** Begin ITEMS **

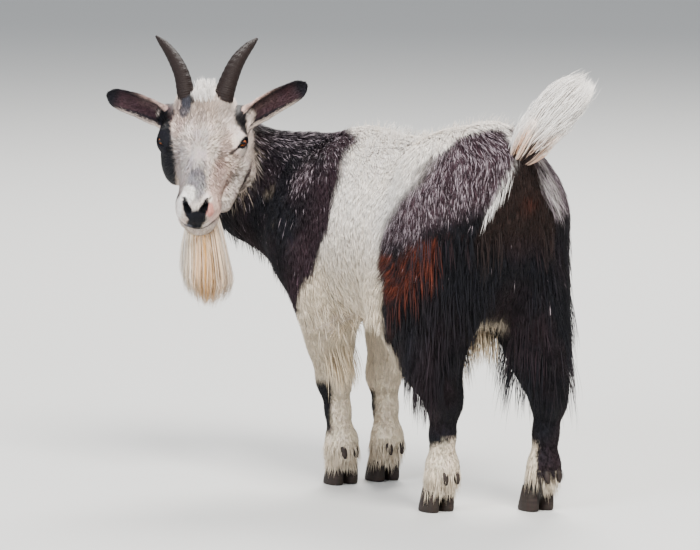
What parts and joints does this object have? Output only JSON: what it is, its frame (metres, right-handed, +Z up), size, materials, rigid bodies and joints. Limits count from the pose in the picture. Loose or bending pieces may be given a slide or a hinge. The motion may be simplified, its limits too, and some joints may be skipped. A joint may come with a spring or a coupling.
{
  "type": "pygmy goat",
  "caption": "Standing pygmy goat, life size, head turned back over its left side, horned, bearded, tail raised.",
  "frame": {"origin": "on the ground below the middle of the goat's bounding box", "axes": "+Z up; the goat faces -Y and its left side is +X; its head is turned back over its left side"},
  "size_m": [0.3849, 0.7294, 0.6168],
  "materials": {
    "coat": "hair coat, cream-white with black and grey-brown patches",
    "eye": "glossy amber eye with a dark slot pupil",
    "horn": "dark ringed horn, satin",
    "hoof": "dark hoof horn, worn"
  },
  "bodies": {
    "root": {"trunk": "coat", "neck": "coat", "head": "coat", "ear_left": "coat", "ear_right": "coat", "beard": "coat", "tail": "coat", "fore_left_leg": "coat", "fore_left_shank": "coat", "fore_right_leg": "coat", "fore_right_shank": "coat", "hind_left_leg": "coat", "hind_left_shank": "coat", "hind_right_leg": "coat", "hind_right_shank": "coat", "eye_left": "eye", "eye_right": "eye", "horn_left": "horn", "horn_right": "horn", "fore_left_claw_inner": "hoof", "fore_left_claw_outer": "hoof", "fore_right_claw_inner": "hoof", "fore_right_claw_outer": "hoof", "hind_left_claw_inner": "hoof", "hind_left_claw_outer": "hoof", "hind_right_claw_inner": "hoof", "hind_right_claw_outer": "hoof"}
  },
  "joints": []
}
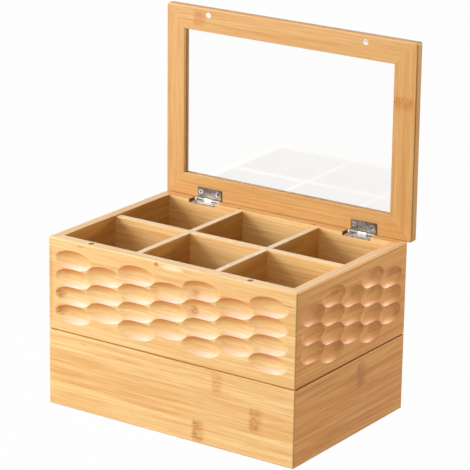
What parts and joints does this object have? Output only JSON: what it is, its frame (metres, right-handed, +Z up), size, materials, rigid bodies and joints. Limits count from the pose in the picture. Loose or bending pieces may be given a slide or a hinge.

** End ITEMS **

EXERCISE DIRECTIONS: Your task is to output the full set of records exactly as presented.

TASK RESPONSE:
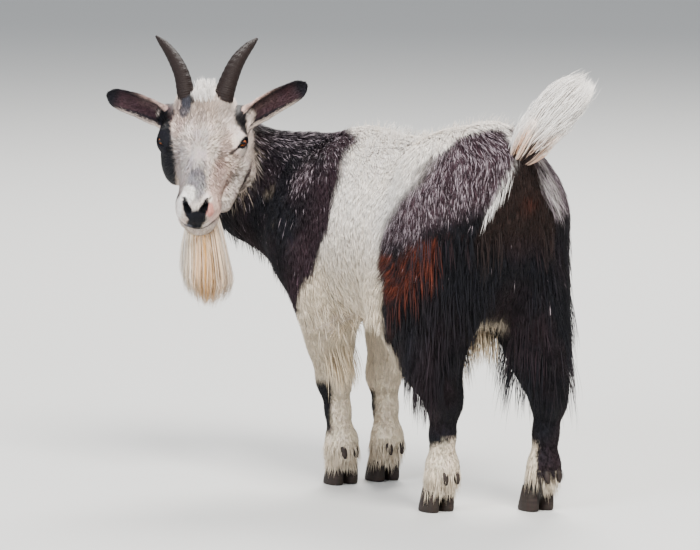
What parts and joints does this object have? Output only JSON: what it is, its frame (metres, right-handed, +Z up), size, materials, rigid bodies and joints. Limits count from the pose in the picture. Loose or bending pieces may be given a slide or a hinge. The motion may be simplified, its limits too, and some joints may be skipped. A joint may come with a spring or a coupling.
{
  "type": "pygmy goat",
  "caption": "Standing pygmy goat, life size, head turned back over its left side, horned, bearded, tail raised.",
  "frame": {"origin": "on the ground below the middle of the goat's bounding box", "axes": "+Z up; the goat faces -Y and its left side is +X; its head is turned back over its left side"},
  "size_m": [0.3849, 0.7294, 0.6168],
  "materials": {
    "coat": "hair coat, cream-white with black and grey-brown patches",
    "eye": "glossy amber eye with a dark slot pupil",
    "horn": "dark ringed horn, satin",
    "hoof": "dark hoof horn, worn"
  },
  "bodies": {
    "root": {"trunk": "coat", "neck": "coat", "head": "coat", "ear_left": "coat", "ear_right": "coat", "beard": "coat", "tail": "coat", "fore_left_leg": "coat", "fore_left_shank": "coat", "fore_right_leg": "coat", "fore_right_shank": "coat", "hind_left_leg": "coat", "hind_left_shank": "coat", "hind_right_leg": "coat", "hind_right_shank": "coat", "eye_left": "eye", "eye_right": "eye", "horn_left": "horn", "horn_right": "horn", "fore_left_claw_inner": "hoof", "fore_left_claw_outer": "hoof", "fore_right_claw_inner": "hoof", "fore_right_claw_outer": "hoof", "hind_left_claw_inner": "hoof", "hind_left_claw_outer": "hoof", "hind_right_claw_inner": "hoof", "hind_right_claw_outer": "hoof"}
  },
  "joints": []
}
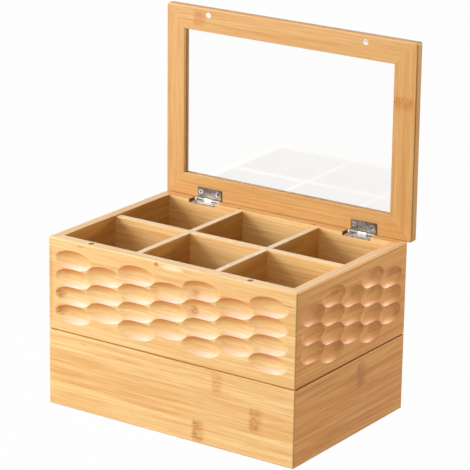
What parts and joints does this object have? Output only JSON: what it is, its frame (metres, right-handed, +Z up), size, materials, rigid bodies and joints. Limits count from the pose in the picture. Loose or bending pieces may be given a slide or a hinge.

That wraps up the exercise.